Your task → Quote exactly the lines spanning from the top of the data below to the line that contains "carpet, mats, lining", including both.

Dataset section →
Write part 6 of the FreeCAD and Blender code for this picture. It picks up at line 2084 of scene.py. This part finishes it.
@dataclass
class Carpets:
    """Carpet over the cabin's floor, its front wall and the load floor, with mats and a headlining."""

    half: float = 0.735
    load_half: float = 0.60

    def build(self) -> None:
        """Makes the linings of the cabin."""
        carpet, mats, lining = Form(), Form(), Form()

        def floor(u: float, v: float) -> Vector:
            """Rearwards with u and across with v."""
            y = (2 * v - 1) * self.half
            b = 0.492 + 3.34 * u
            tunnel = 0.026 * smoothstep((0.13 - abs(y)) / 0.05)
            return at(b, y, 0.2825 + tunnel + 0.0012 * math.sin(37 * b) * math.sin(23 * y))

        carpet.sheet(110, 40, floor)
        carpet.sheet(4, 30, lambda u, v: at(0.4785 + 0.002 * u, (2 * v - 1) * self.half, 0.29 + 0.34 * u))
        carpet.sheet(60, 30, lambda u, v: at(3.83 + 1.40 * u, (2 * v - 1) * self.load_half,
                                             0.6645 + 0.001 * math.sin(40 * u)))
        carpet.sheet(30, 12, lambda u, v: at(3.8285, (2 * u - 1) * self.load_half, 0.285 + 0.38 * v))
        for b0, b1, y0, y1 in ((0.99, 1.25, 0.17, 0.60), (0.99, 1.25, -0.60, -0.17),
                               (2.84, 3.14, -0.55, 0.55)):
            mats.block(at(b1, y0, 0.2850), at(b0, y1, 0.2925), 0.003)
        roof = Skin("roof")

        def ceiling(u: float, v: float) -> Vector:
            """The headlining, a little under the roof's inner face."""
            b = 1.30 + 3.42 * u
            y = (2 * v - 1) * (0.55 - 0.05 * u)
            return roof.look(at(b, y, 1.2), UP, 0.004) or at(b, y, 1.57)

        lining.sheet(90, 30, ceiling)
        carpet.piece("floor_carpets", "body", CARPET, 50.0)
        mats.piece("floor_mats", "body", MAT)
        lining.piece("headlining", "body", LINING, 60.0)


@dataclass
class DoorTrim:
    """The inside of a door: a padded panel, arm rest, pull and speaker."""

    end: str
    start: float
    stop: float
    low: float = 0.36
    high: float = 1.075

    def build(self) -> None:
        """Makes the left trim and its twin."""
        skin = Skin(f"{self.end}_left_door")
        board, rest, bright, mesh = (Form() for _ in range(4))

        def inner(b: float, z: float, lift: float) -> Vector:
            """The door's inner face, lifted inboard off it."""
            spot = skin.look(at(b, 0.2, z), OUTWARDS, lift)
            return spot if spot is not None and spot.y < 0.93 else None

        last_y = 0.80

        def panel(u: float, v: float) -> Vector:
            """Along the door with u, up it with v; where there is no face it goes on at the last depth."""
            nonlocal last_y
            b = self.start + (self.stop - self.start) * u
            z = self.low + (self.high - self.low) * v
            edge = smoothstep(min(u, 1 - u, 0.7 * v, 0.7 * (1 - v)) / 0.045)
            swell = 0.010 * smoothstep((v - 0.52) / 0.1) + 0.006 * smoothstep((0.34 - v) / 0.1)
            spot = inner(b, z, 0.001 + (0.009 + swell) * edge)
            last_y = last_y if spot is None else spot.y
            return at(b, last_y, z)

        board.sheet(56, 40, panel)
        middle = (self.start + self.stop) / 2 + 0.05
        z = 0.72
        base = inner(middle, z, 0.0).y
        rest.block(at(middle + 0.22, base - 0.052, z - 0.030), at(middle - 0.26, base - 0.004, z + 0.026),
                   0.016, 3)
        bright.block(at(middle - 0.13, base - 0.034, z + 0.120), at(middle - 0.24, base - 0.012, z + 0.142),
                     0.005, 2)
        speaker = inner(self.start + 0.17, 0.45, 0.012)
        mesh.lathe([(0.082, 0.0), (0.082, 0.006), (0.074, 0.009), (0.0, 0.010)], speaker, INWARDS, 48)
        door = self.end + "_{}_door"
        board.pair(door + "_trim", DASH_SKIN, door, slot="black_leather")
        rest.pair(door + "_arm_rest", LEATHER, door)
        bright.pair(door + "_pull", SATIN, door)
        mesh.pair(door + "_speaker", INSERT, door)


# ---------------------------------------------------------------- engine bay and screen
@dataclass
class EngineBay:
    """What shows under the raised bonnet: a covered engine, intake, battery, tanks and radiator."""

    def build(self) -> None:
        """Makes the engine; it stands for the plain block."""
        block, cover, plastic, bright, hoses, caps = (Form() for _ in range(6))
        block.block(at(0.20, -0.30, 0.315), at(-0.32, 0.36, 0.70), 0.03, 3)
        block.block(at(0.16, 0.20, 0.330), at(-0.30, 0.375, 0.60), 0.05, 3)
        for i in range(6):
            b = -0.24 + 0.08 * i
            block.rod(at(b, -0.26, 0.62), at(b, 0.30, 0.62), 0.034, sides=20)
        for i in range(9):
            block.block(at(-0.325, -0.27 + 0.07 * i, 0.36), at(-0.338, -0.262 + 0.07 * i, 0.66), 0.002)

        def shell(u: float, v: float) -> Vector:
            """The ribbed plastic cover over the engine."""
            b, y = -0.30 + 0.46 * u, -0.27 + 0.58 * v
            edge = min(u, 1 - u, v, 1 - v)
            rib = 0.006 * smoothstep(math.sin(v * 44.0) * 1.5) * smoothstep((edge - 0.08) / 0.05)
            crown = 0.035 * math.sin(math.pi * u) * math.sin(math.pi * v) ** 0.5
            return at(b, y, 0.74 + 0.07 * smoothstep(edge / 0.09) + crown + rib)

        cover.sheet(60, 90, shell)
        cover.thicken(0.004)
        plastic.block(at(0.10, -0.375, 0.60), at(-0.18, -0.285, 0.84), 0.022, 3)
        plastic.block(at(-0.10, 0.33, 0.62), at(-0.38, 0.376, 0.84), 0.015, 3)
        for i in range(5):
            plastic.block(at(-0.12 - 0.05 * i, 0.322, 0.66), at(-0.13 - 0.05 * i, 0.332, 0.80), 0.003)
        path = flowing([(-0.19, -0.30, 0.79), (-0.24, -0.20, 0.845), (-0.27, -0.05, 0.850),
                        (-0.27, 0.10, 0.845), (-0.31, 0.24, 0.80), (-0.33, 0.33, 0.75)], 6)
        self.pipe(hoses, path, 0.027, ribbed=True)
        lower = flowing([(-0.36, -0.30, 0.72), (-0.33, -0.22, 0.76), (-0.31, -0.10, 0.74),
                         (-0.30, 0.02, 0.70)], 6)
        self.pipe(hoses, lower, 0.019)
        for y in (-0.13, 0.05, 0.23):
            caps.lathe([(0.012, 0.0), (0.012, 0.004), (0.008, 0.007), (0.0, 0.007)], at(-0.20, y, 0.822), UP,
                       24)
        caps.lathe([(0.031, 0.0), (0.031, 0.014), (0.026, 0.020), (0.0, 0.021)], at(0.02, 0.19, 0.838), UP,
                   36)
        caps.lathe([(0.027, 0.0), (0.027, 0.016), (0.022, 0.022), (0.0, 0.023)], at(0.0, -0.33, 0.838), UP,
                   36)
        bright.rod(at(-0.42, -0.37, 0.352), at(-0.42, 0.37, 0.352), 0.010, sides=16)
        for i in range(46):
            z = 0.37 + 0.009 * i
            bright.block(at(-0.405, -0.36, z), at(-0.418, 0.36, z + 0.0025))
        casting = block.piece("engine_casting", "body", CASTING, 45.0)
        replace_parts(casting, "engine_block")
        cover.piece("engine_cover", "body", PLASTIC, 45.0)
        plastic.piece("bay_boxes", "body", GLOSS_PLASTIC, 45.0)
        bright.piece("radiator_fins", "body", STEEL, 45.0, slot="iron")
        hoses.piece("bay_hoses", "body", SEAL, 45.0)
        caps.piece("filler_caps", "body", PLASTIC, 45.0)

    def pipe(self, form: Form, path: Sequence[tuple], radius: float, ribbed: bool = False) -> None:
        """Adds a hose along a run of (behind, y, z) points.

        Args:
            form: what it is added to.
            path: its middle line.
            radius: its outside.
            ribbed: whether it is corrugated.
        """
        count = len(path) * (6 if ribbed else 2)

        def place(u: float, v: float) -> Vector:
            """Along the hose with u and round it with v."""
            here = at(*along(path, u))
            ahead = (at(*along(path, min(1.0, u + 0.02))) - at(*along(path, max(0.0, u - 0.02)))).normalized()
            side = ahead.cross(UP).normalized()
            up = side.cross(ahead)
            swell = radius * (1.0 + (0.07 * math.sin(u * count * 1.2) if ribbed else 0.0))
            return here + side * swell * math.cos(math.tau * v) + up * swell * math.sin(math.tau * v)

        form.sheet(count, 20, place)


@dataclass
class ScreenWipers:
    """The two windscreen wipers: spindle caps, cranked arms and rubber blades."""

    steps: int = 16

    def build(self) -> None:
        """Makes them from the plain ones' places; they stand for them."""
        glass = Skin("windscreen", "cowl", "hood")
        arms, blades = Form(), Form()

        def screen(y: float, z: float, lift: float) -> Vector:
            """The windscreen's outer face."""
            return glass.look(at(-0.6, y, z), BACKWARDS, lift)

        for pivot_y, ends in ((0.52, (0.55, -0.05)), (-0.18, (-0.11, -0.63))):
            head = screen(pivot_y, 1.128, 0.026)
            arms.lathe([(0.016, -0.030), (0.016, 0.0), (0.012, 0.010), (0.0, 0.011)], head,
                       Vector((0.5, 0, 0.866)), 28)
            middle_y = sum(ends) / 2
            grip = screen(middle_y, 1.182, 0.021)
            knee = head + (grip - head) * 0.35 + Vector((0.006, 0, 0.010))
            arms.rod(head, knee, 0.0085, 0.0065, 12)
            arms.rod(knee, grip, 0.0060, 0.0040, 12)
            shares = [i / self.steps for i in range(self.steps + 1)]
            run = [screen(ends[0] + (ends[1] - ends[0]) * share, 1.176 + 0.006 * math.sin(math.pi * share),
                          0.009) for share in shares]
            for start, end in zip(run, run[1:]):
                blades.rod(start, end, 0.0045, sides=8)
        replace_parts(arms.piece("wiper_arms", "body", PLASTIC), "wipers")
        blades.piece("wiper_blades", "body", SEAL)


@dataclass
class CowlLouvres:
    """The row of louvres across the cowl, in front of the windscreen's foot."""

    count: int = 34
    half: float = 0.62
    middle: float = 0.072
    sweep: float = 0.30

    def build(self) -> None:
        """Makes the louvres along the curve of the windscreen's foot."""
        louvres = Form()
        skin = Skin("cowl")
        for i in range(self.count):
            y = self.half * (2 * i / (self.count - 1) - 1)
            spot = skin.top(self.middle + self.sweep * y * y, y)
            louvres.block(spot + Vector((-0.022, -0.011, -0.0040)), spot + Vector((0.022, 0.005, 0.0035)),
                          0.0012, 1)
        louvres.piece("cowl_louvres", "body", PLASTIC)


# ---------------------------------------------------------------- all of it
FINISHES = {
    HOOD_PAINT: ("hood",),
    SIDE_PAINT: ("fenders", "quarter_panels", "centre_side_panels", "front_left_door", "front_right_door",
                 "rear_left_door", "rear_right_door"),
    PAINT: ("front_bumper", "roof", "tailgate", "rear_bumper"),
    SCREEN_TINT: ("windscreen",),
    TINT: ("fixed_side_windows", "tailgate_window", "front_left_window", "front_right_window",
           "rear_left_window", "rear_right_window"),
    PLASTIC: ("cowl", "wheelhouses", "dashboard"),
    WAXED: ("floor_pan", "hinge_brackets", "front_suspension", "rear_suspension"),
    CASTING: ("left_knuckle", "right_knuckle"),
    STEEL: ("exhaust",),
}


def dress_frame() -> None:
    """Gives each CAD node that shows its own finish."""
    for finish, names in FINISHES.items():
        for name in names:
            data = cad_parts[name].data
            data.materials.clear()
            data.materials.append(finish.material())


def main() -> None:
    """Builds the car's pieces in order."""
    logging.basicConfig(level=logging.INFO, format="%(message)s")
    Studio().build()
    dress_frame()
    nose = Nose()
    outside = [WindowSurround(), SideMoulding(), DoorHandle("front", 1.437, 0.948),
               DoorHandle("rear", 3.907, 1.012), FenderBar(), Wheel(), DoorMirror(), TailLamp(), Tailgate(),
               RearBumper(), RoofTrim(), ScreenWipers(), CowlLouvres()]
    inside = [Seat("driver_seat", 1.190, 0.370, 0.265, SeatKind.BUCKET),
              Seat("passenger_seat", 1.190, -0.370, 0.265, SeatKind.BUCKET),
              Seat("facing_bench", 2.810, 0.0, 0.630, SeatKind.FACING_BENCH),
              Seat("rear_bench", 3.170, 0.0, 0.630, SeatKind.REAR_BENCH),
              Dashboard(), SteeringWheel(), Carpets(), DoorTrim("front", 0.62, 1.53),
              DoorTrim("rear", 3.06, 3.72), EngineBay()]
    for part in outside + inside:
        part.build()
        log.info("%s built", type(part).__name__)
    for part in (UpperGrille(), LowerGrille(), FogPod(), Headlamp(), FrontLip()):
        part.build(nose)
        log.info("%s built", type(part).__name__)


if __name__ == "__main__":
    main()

Result of the exercise →
Write part 6 of the FreeCAD and Blender code for this picture. It picks up at line 2084 of scene.py. This part finishes it.
@dataclass
class Carpets:
    """Carpet over the cabin's floor, its front wall and the load floor, with mats and a headlining."""

    half: float = 0.735
    load_half: float = 0.60

    def build(self) -> None:
        """Makes the linings of the cabin."""
        carpet, mats, lining = Form(), Form(), Form()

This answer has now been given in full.